Costa Rica is set to host the next meeting of the International Task Force on Sustainable Tourism Development in February.
In an interview printed in this week's print edition of The Tico Times, Claire Hughes, a British Embassy adviser hired to assess Costa Rica's Peace with Nature initiative, points to tourism's potential for destruction, saying, “People come in, make their money, build their hotels and condos, then they're gone, on to the next place. What is Costa Rica left with?”
Participating countries including Australia, France, Germany, the United States and Great Britain have engaged in an almost two-year-old task force working on ways to prevent further ruin from tourism, whether culturally, economically or environmentally.

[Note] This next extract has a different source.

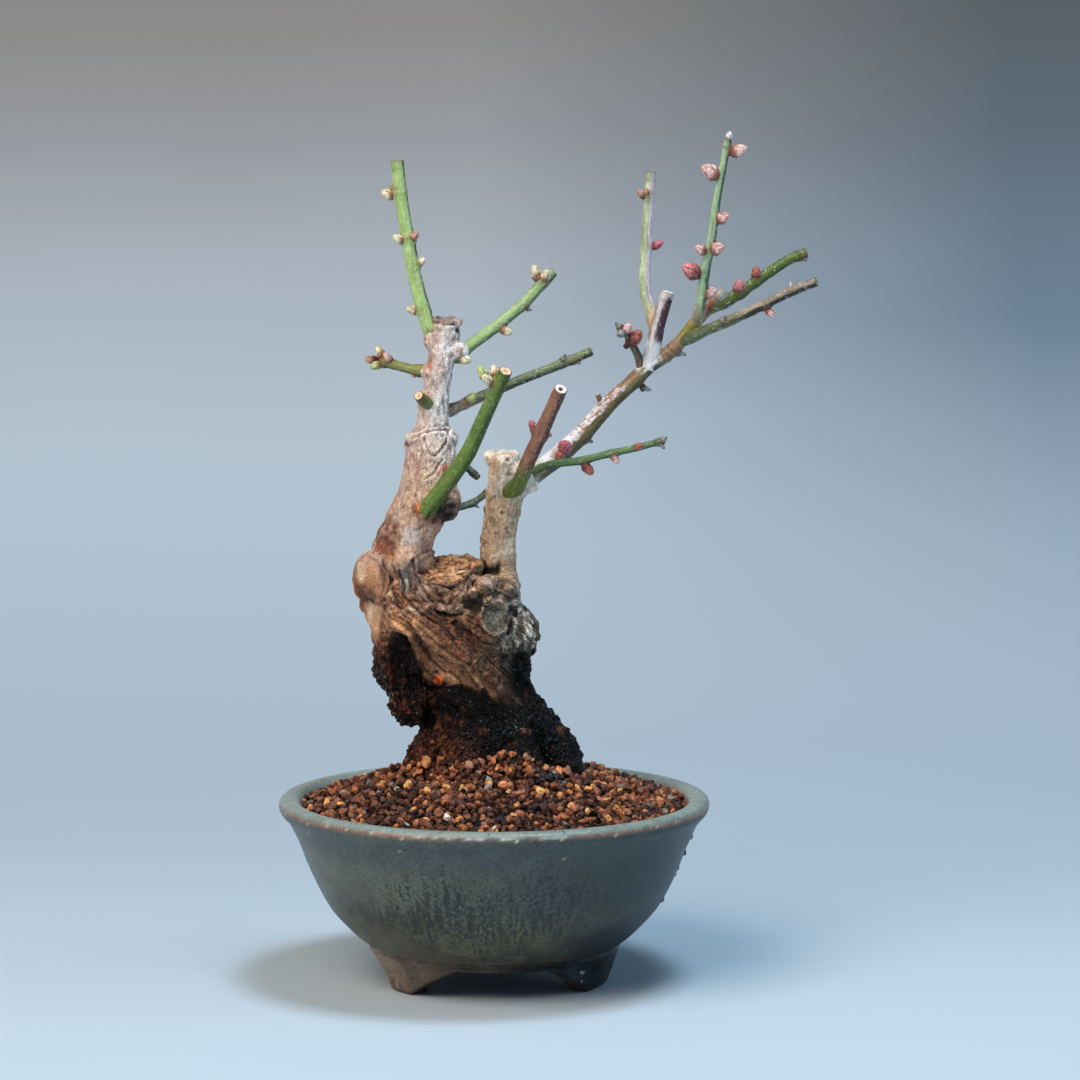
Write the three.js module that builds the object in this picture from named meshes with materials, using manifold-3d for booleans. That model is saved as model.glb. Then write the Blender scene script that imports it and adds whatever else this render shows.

“I'm sure that it will be a fruitful meeting,” Costa Rican Tourism Minister Carlos Benavidas told reporters.
He boasted Costa Rica's green practices and efforts toward sustainable development, which have helped lead the country to become a premier destination for ecotourism.
“Tourism policies should foster an equal distribution of resources,” he said.
Benavidas also pointed to the country's goals to slash its greenhouse gas emissions, as President Oscar Arias declared in June, “By 2021, Costa Rica's 200 th birthday, we will be a carbon neutral country.” That implies the tourism sector, too, Benavidas said.
“Costa Rica is a country with one of the highest levels of biodiversity in the world,” said Benavidas, but it also faces the problem of climate change, “a serious challenge for humanity.”